Still, there's a rhythm to it all, one day to the next, especially in the meaty part of the schedule when as many as six events run each day.
There isn't a moment amid its run when the WSOP truly shuts down, even when tournament play itself has ceased for the night. The cash-game area dwindles as dawn arrives, from a packed region encompassing 50 tables or more to a low point when maybe a half dozen ring games are in play. Across the hall in the Tropical Room a late-running – or early-starting — satellite might be enjoying an all-but-quite room, and next door the registration booths are always manned. The nightly 7:00 pm $340 cash tourney and 9:00 PM mega-satellite qualifier might also run well into the morning hours.
There's upkeep, too, the process of getting the facility ready for the following day's play.
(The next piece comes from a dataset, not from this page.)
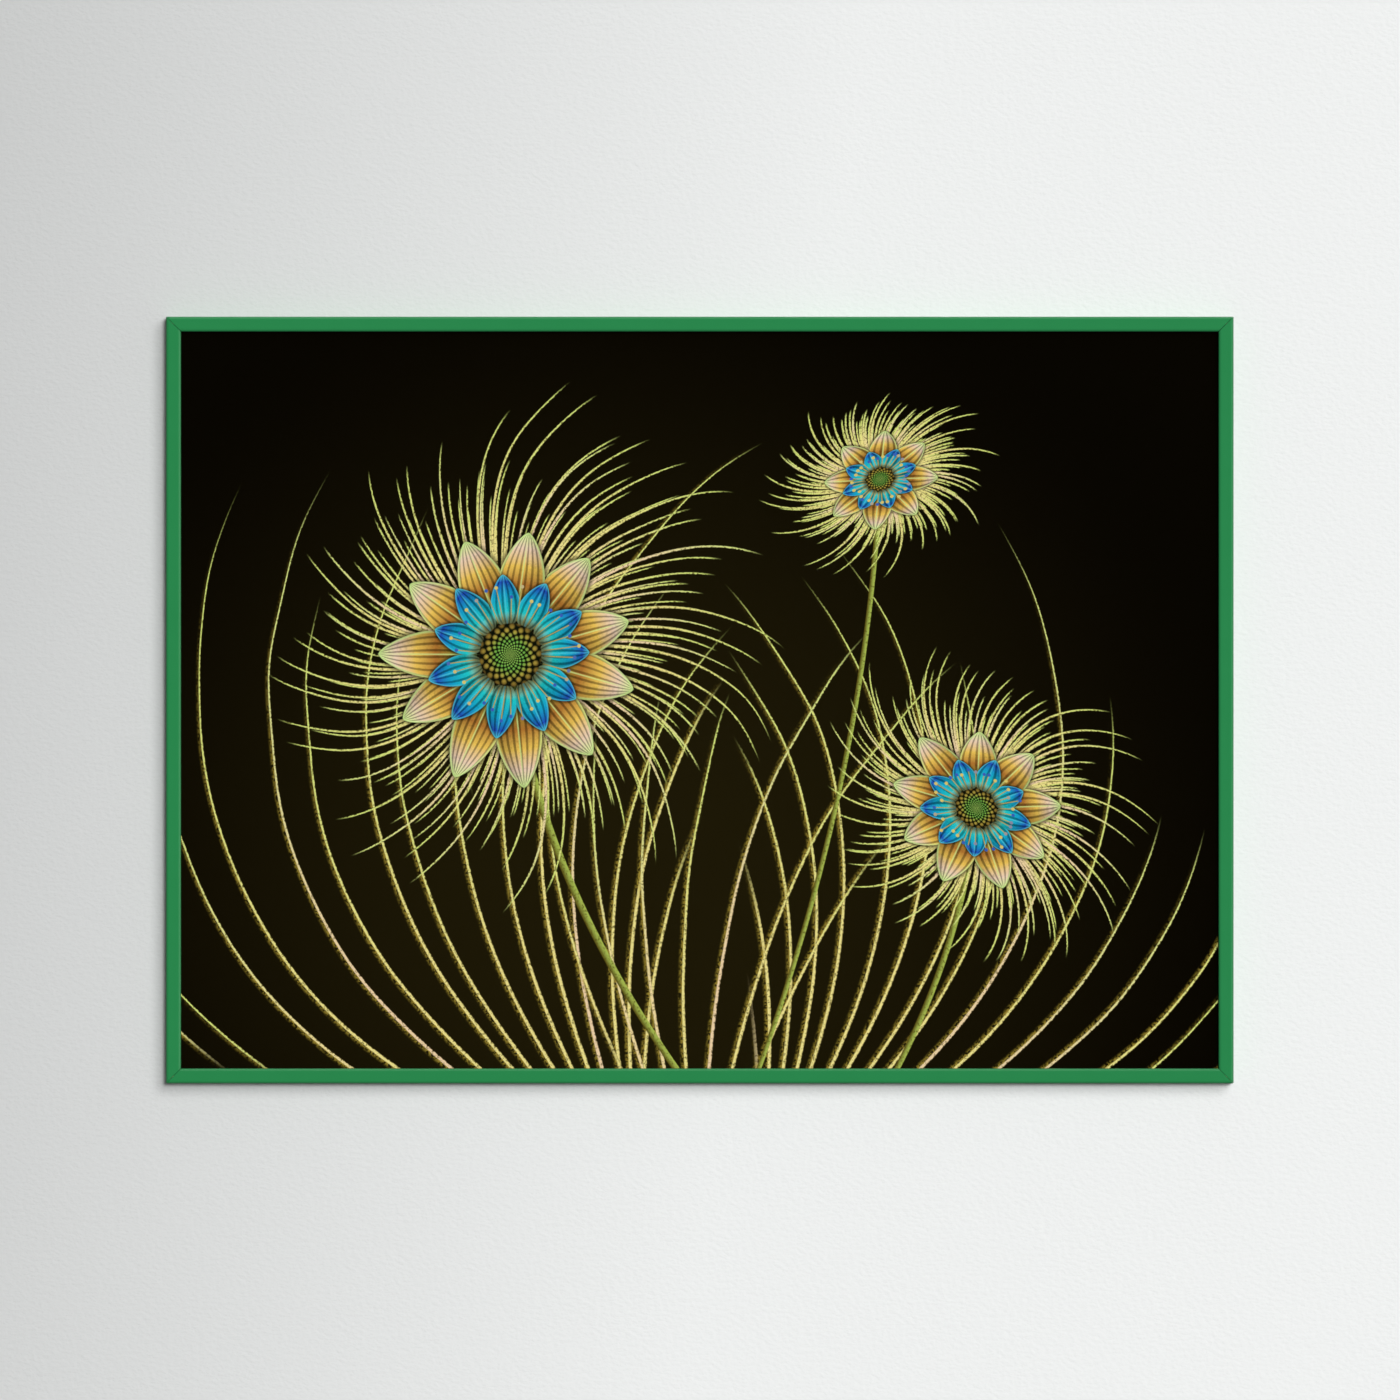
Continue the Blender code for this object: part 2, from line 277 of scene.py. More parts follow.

From the electronic paperwork that keeps the Series flowing to the physical labor required to keep the Amazon Room and the Convention Center in poker-playing shape, it all has to be done – and it has to be done in the overnight hours.
The Amazon Room gets cold at night, with the industrial air conditioners blasting away and gaining ground on the body heat produced by the thousands of visitors during the day. The Convention Center is always well-chilled, of course; if you spend an extended time here, you learn to prepare for the processed chill. The toughest gig at the entire WSOP has to be that of the late-night cashier in the Poker Kitchen, just out the back door from the Convention Center itself. In the Kitchen an industrial air conditioner blasts away as well, and overnight the temporary structure becomes an icebox. Worse, the cashier is directly in the line of fire from the cold-air vents, making the shift one chilly proposition. I've seen 3:00 AM cashier-sicles on more than one occasion.
Elsewhere, the maintenance continues. A regular crew comes into the Amazon Room in the early-morning hours to prepare the facility for that day's play. There's always general cleaning and tidying to be done, and most days other special tasks wait as well. Short-handed tables might require chairs to be removed throughout the ballroom, or as in the case of the $50,000 H.O.R.S.E. championship, a roomier layout is created from scratch to allow for the crush of major media on the scene.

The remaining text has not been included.